* _Given exercise_: Go through the data below. List every line that holds the word "from".

--- Start Supplied data ---

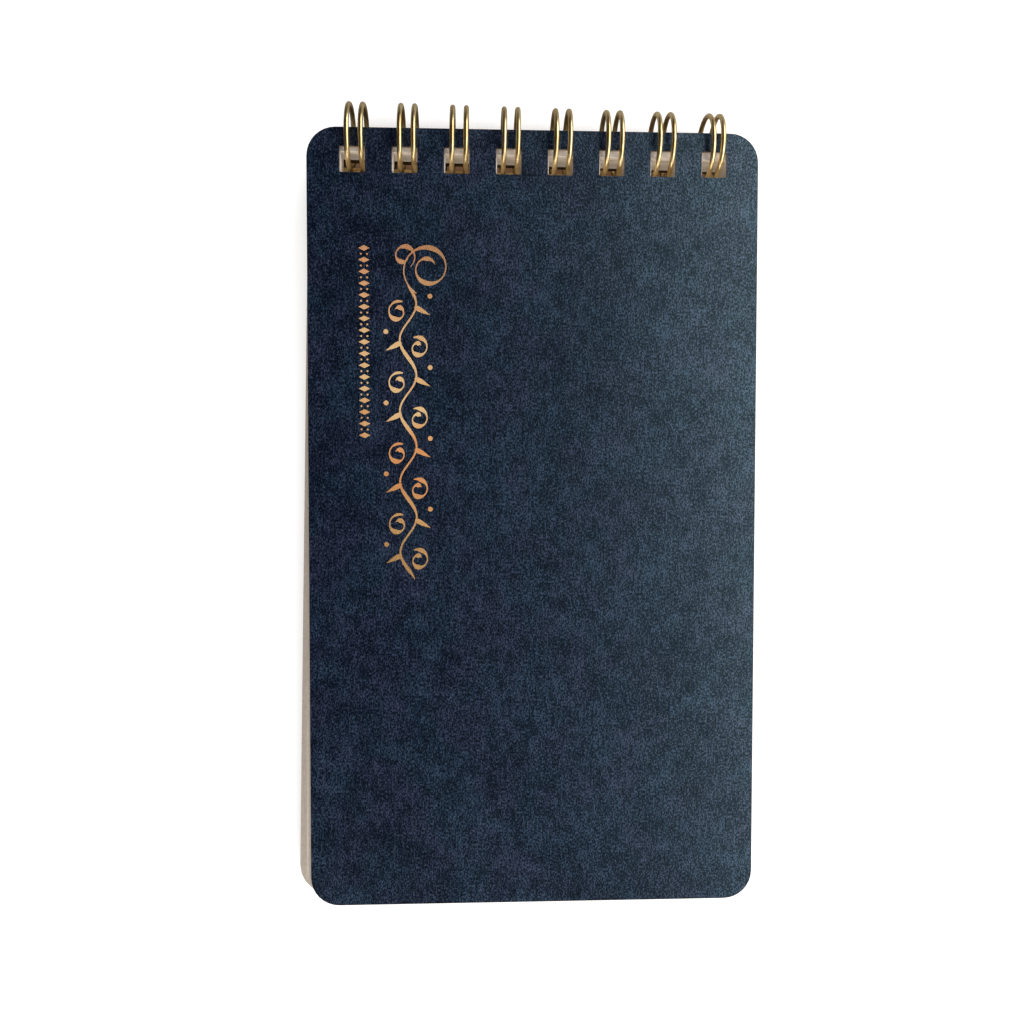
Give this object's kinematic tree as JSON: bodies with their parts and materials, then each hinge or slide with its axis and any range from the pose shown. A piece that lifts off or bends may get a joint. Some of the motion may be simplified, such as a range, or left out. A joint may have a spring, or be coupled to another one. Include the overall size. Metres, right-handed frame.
{
  "type": "pocket notebook",
  "caption": "Pocket notebook with card covers and loose paper leaves, rounded corners, and a twin-loop wire binding along its short top edge.",
  "frame": {"origin": "centre of the back cover's outer face", "axes": "+Y up the page to the wire binding, +Z out of the front cover, +X to the right seen from the front"},
  "size_m": [0.0762, 0.1335, 0.0111],
  "materials": {
    "gold_wire": "bright gold-coloured lacquered wire",
    "front_card": "matt navy card with a fine mottled grain and a foil ornament",
    "back_card": "matt navy card with a fine mottled grain",
    "paper": "uncoated cream writing paper"
  },
  "bodies": {
    "binding_wire": {"binding_wire": "gold_wire"},
    "front_cover": {"front_cover": "front_card"},
    "back_cover": {"back_cover": "back_card"},
    "leaf_01": {"leaf_01": "paper"},
    "leaf_02": {"leaf_02": "paper"},
    "leaf_03": {"leaf_03": "paper"},
    "leaf_04": {"leaf_04": "paper"},
    "leaf_05": {"leaf_05": "paper"},
    "leaf_06": {"leaf_06": "paper"},
    "leaf_07": {"leaf_07": "paper"},
    "leaf_08": {"leaf_08": "paper"},
    "leaf_09": {"leaf_09": "paper"},
    "leaf_10": {"leaf_10": "paper"},
    "leaf_11": {"leaf_11": "paper"},
    "leaf_12": {"leaf_12": "paper"},
    "leaf_13": {"leaf_13": "paper"},
    "leaf_14": {"leaf_14": "paper"},
    "leaf_15": {"leaf_15": "paper"},
    "leaf_16": {"leaf_16": "paper"},
    "leaf_17": {"leaf_17": "paper"},
    "leaf_18": {"leaf_18": "paper"},
    "leaf_19": {"leaf_19": "paper"},
    "leaf_20": {"leaf_20": "paper"},
    "leaf_21": {"leaf_21": "paper"},
    "leaf_22": {"leaf_22": "paper"},
    "leaf_23": {"leaf_23": "paper"},
    "leaf_24": {"leaf_24": "paper"},
    "leaf_25": {"leaf_25": "paper"},
    "leaf_26": {"leaf_26": "paper"},
    "leaf_27": {"leaf_27": "paper"},
    "leaf_28": {"leaf_28": "paper"},
    "leaf_29": {"leaf_29": "paper"},
    "leaf_30": {"leaf_30": "paper"},
    "leaf_31": {"leaf_31": "paper"},
    "leaf_32": {"leaf_32": "paper"},
    "leaf_33": {"leaf_33": "paper"},
    "leaf_34": {"leaf_34": "paper"},
    "leaf_35": {"leaf_35": "paper"},
    "leaf_36": {"leaf_36": "paper"},
    "leaf_37": {"leaf_37": "paper"}
  },
  "joints": [
    {"name": "back_cover_turn", "type": "hinge", "parent": "binding_wire", "child": "back_cover", "pos_m": [0, 0.064, 0.00315], "axis": [1, 0, 0], "range_deg": [0, 180]},
    {"name": "leaf_37_turn", "type": "hinge", "parent": "binding_wire", "child": "leaf_37", "pos_m": [0, 0.064, 0.00315], "axis": [-1, 0, 0], "range_deg": [0, 180]},
    {"name": "leaf_36_turn", "type": "hinge", "parent": "leaf_37", "child": "leaf_36", "pos_m": [0, 0.064, 0.00315], "axis": [-1, 0, 0], "range_deg": [0, 180]},
    {"name": "leaf_35_turn", "type": "hinge", "parent": "leaf_36", "child": "leaf_35", "pos_m": [0, 0.064, 0.00315], "axis": [-1, 0, 0], "range_deg": [0, 180]},
    {"name": "leaf_34_turn", "type": "hinge", "parent": "leaf_35", "child": "leaf_34", "pos_m": [0, 0.064, 0.00315], "axis": [-1, 0, 0], "range_deg": [0, 180]},
    {"name": "leaf_33_turn", "type": "hinge", "parent": "leaf_34", "child": "leaf_33", "pos_m": [0, 0.064, 0.00315], "axis": [-1, 0, 0], "range_deg": [0, 180]},
    {"name": "leaf_32_turn", "type": "hinge", "parent": "leaf_33", "child": "leaf_32", "pos_m": [0, 0.064, 0.00315], "axis": [-1, 0, 0], "range_deg": [0, 180]},
    {"name": "leaf_31_turn", "type": "hinge", "parent": "leaf_32", "child": "leaf_31", "pos_m": [0, 0.064, 0.00315], "axis": [-1, 0, 0], "range_deg": [0, 180]},
    {"name": "leaf_30_turn", "type": "hinge", "parent": "leaf_31", "child": "leaf_30", "pos_m": [0, 0.064, 0.00315], "axis": [-1, 0, 0], "range_deg": [0, 180]},
    {"name": "leaf_29_turn", "type": "hinge", "parent": "leaf_30", "child": "leaf_29", "pos_m": [0, 0.064, 0.00315], "axis": [-1, 0, 0], "range_deg": [0, 180]},
    {"name": "leaf_28_turn", "type": "hinge", "parent": "leaf_29", "child": "leaf_28", "pos_m": [0, 0.064, 0.00315], "axis": [-1, 0, 0], "range_deg": [0, 180]},
    {"name": "leaf_27_turn", "type": "hinge", "parent": "leaf_28", "child": "leaf_27", "pos_m": [0, 0.064, 0.00315], "axis": [-1, 0, 0], "range_deg": [0, 180]},
    {"name": "leaf_26_turn", "type": "hinge", "parent": "leaf_27", "child": "leaf_26", "pos_m": [0, 0.064, 0.00315], "axis": [-1, 0, 0], "range_deg": [0, 180]},
    {"name": "leaf_25_turn", "type": "hinge", "parent": "leaf_26", "child": "leaf_25", "pos_m": [0, 0.064, 0.00315], "axis": [-1, 0, 0], "range_deg": [0, 180]},
    {"name": "leaf_24_turn", "type": "hinge", "parent": "leaf_25", "child": "leaf_24", "pos_m": [0, 0.064, 0.00315], "axis": [-1, 0, 0], "range_deg": [0, 180]},
    {"name": "leaf_23_turn", "type": "hinge", "parent": "leaf_24", "child": "leaf_23", "pos_m": [0, 0.064, 0.00315], "axis": [-1, 0, 0], "range_deg": [0, 180]},
    {"name": "leaf_22_turn", "type": "hinge", "parent": "leaf_23", "child": "leaf_22", "pos_m": [0, 0.064, 0.00315], "axis": [-1, 0, 0], "range_deg": [0, 180]},
    {"name": "leaf_21_turn", "type": "hinge", "parent": "leaf_22", "child": "leaf_21", "pos_m": [0, 0.064, 0.00315], "axis": [-1, 0, 0], "range_deg": [0, 180]},
    {"name": "leaf_20_turn", "type": "hinge", "parent": "leaf_21", "child": "leaf_20", "pos_m": [0, 0.064, 0.00315], "axis": [-1, 0, 0], "range_deg": [0, 180]},
    {"name": "leaf_19_turn", "type": "hinge", "parent": "leaf_20", "child": "leaf_19", "pos_m": [0, 0.064, 0.00315], "axis": [-1, 0, 0], "range_deg": [0, 180]},
    {"name": "leaf_18_turn", "type": "hinge", "parent": "leaf_19", "child": "leaf_18", "pos_m": [0, 0.064, 0.00315], "axis": [-1, 0, 0], "range_deg": [0, 180]},
    {"name": "leaf_17_turn", "type": "hinge", "parent": "leaf_18", "child": "leaf_17", "pos_m": [0, 0.064, 0.00315], "axis": [-1, 0, 0], "range_deg": [0, 180]},
    {"name": "leaf_16_turn", "type": "hinge", "parent": "leaf_17", "child": "leaf_16", "pos_m": [0, 0.064, 0.00315], "axis": [-1, 0, 0], "range_deg": [0, 180]},
    {"name": "leaf_15_turn", "type": "hinge", "parent": "leaf_16", "child": "leaf_15", "pos_m": [0, 0.064, 0.00315], "axis": [-1, 0, 0], "range_deg": [0, 180]},
    {"name": "leaf_14_turn", "type": "hinge", "parent": "leaf_15", "child": "leaf_14", "pos_m": [0, 0.064, 0.00315], "axis": [-1, 0, 0], "range_deg": [0, 180]},
    {"name": "leaf_13_turn", "type": "hinge", "parent": "leaf_14", "child": "leaf_13", "pos_m": [0, 0.064, 0.00315], "axis": [-1, 0, 0], "range_deg": [0, 180]},
    {"name": "leaf_12_turn", "type": "hinge", "parent": "leaf_13", "child": "leaf_12", "pos_m": [0, 0.064, 0.00315], "axis": [-1, 0, 0], "range_deg": [0, 180]},
    {"name": "leaf_11_turn", "type": "hinge", "parent": "leaf_12", "child": "leaf_11", "pos_m": [0, 0.064, 0.00315], "axis": [-1, 0, 0], "range_deg": [0, 180]},
    {"name": "leaf_10_turn", "type": "hinge", "parent": "leaf_11", "child": "leaf_10", "pos_m": [0, 0.064, 0.00315], "axis": [-1, 0, 0], "range_deg": [0, 180]},
    {"name": "leaf_09_turn", "type": "hinge", "parent": "leaf_10", "child": "leaf_09", "pos_m": [0, 0.064, 0.00315], "axis": [-1, 0, 0], "range_deg": [0, 180]},
    {"name": "leaf_08_turn", "type": "hinge", "parent": "leaf_09", "child": "leaf_08", "pos_m": [0, 0.064, 0.00315], "axis": [-1, 0, 0], "range_deg": [0, 180]},
    {"name": "leaf_07_turn", "type": "hinge", "parent": "leaf_08", "child": "leaf_07", "pos_m": [0, 0.064, 0.00315], "axis": [-1, 0, 0], "range_deg": [0, 180]},
    {"name": "leaf_06_turn", "type": "hinge", "parent": "leaf_07", "child": "leaf_06", "pos_m": [0, 0.064, 0.00315], "axis": [-1, 0, 0], "range_deg": [0, 180]},
    {"name": "leaf_05_turn", "type": "hinge", "parent": "leaf_06", "child": "leaf_05", "pos_m": [0, 0.064, 0.00315], "axis": [-1, 0, 0], "range_deg": [0, 180]},
    {"name": "leaf_04_turn", "type": "hinge", "parent": "leaf_05", "child": "leaf_04", "pos_m": [0, 0.064, 0.00315], "axis": [-1, 0, 0], "range_deg": [0, 180]},
    {"name": "leaf_03_turn", "type": "hinge", "parent": "leaf_04", "child": "leaf_03", "pos_m": [0, 0.064, 0.00315], "axis": [-1, 0, 0], "range_deg": [0, 180]},
    {"name": "leaf_02_turn", "type": "hinge", "parent": "leaf_03", "child": "leaf_02", "pos_m": [0, 0.064, 0.00315], "axis": [-1, 0, 0], "range_deg": [0, 180]},
    {"name": "leaf_01_turn", "type": "hinge", "parent": "leaf_02", "child": "leaf_01", "pos_m": [0, 0.064, 0.00315], "axis": [-1, 0, 0], "range_deg": [0, 180]},
    {"name": "front_cover_turn", "type": "hinge", "parent": "leaf_01", "child": "front_cover", "pos_m": [0, 0.064, 0.00315], "axis": [-1, 0, 0], "range_deg": [0, 180]}
  ]
}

--- End Supplied data ---

* _Complete output_:
Give this object's kinematic tree as JSON: bodies with their parts and materials, then each hinge or slide with its axis and any range from the pose shown. A piece that lifts off or bends may get a joint. Some of the motion may be simplified, such as a range, or left out. A joint may have a spring, or be coupled to another one. Include the overall size. Metres, right-handed frame.
  "frame": {"origin": "centre of the back cover's outer face", "axes": "+Y up the page to the wire binding, +Z out of the front cover, +X to the right seen from the front"},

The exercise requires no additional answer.